Todays’ Germanism in the English language is a rather philosophical, but also a very hands-on one when it comes just to the German language: Ansatz (prounounce: ‘un-zuts, meaning beginning, approach).
Scientists of any field will have dealt with this from the very start of their profession. If a bigger problem is to be solved, you have to start somewhere. You attempt the solution with an assumption and go from there to prove or disprove it. If the assumption turns out to be part of the solution, you call it an Ansatz, a starter that helped to create the bigger picture.
I won’t go into the details of the mathematical or physical world where the English language uses the term. I just remember it very well from a field I studied in linguistics, once, that is called Generic Grammar, an underlying grammar that all languages in the world supposedly have in common. It’s nothing that anybody learns in school.
When I was in my eleventh semester at university, very short of graduation, Noam Chomsky had just overthrown one of his Ansätze, (plural; pronounce: ‘un-zats-uh), a catastrophe for anybody at that stage of studying. It destroyed everything that it had been explaining beforehand. Of course, there were other linguists with a different Ansatz each, some of them hybrids. Well, I was under extreme duress to grasp Chomsky’s latest Ansatz, and found that it, too, had issues. In the end, I came up with an Ansatz of my own that seemed to fit all languages; it introduced a new position in a sentence structure that was binary everywhere else, except in one key position.
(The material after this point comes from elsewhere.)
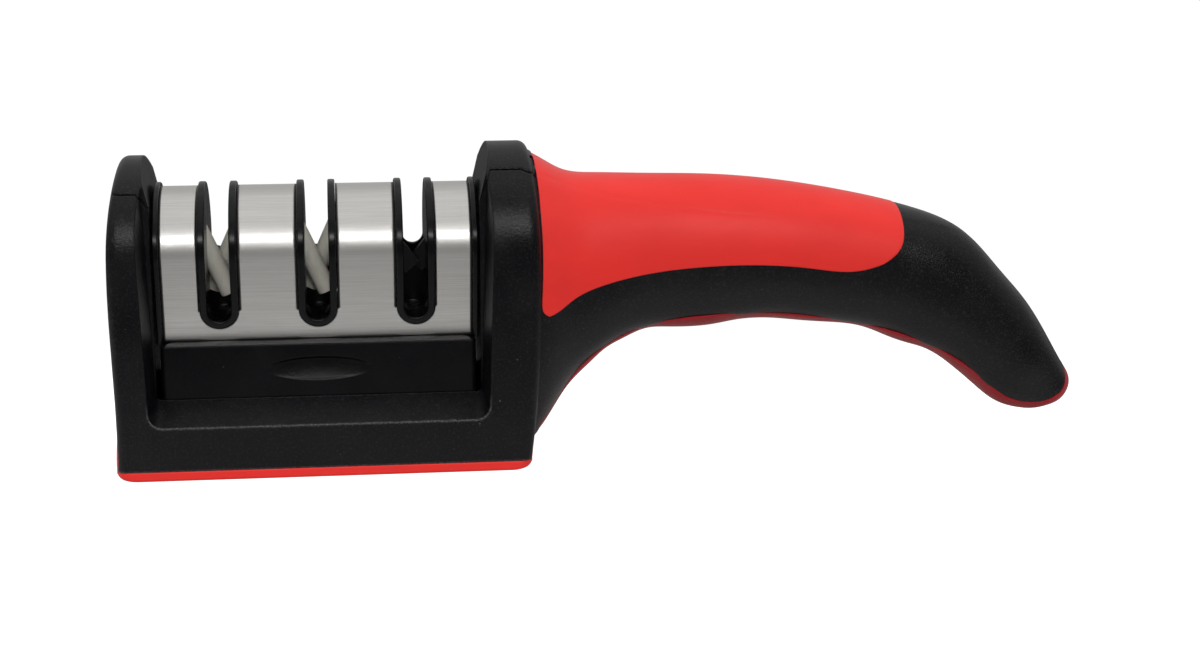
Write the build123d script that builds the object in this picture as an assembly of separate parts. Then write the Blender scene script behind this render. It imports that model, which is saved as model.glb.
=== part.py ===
from build123d import *
import math
import os

os.makedirs("parts", exist_ok=True)

# A hand-held three-stage knife sharpener that stands on a worktop.
# X runs along the handle, the slots' front openings face -Y, and Z is up.
# The origin is on the underside, straight below the middle slot. All sizes are in millimetres.

# Slots and the cartridge that carries them
slot_count = 3
slot_pitch = 21.0
slot_opening = 5.1
slot_floor = 32.3
rim_wall = 1.55
rim_proud = 0.9
end_land = 13.4
flange_thickness = 1.2

# Cross-section of the steel cover, from the bottom edge over the shoulder to the crown
cover_foot_half = 11.0
cover_foot = 28.1
shoulder_half = 14.5
shoulder = 49.2
cover_crown = 59.9
shoulder_round = 2.0
steel_thickness = 0.5
shell_wall = 1.5

# Lower part of the cartridge
tray_top = 27.6
tray_half_depth = 14.0
tray_wall = 2.0
tray_bottom = 7.3
tray_inset = 0.7
dimple_length = 19.6
dimple_height = 5.6
dimple_depth = 1.1
dimple_bank_x = 3.4
dimple_bank_z = 1.4
tray_corner_round = 1.0
tray_top_round = 0.4
dimple_height_above_base = 21.9

# Housing: base block with a tower at each end
housing_half_depth = 22.0
left_tower_thickness = 8.8
right_tower_thickness = 12.8
arch_spring = 48.0
left_tower_top = 66.6
right_tower_top = 68.6
base_end_setback = 2.4
tower_edge_round = 2.2
housing_wall = 2.2
pocket_floor = 7.0
pocket_floor_thickness = 1.8
tower_hollow_top = 51.0
ledge_front = 11.2
ledge_back = 16.0
mouth_flare = 1.4
mouth_lean = 0.032
mouth_overrun = 0.6
ledge_corner_front = 3.2
ledge_corner_back = 1.2
base_corner_round = 3.0
tower_hollow_inset = 0.8
outline_top = 72.0

# Caps on the towers
left_seam = 60.7
right_seam = 64.3
facet_start = 57.8
facet_slope = math.tan(math.radians(13.5))
seam_drop_run = 2.4
seam_drop_end = facet_start - 0.6
peg_thickness = 2.4
peg_half_depth = 7.0
peg_bottom = 54.0
cover_opening_half = 4.5
cover_opening_start = 8.0
cover_opening_end = 76.0
cover_opening_floor = 44.0
cover_opening_headroom = 12.0
tongue_depth = 1.5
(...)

My professor was speechless and offered me to stay in the ivory tower. We all know by now that I turned her down because I wanted a life of practice, not of theories nobody with a standard approach to the joy of life would ever consider or even want to try to understand. I have no clue what happened to my Ansatz. I should hope it is still out there somewhere, and thriving.
There is also a very practical interpretation of the term Ansatz with which everybody is more or less familiar in one way or another. An Ansatz is the beginning of a solution in science – but it is also that in a very literal sense in the culinary world! If you think of fermenting grain or fruit – the very beginning stage of this before you start clarifying it and distilling it: that mixture is called an Ansatz, as well. Or mix yeast with a little sugar and water, depending on the instruction on the package, this is also called an Ansatz in German. You add it to the dough – and, voilà, it makes it rise. So, this kind of Ansatz is also a beginning to a greater solution or mix that belongs to the bigger picture. I hold with these kinds of Ansatz any day, of course. It’s hand on, I can discuss it with anybody remotely into food or drink, and the outcome is usually quite agreeable to everybody’s palate. Now, I call that a great beginning.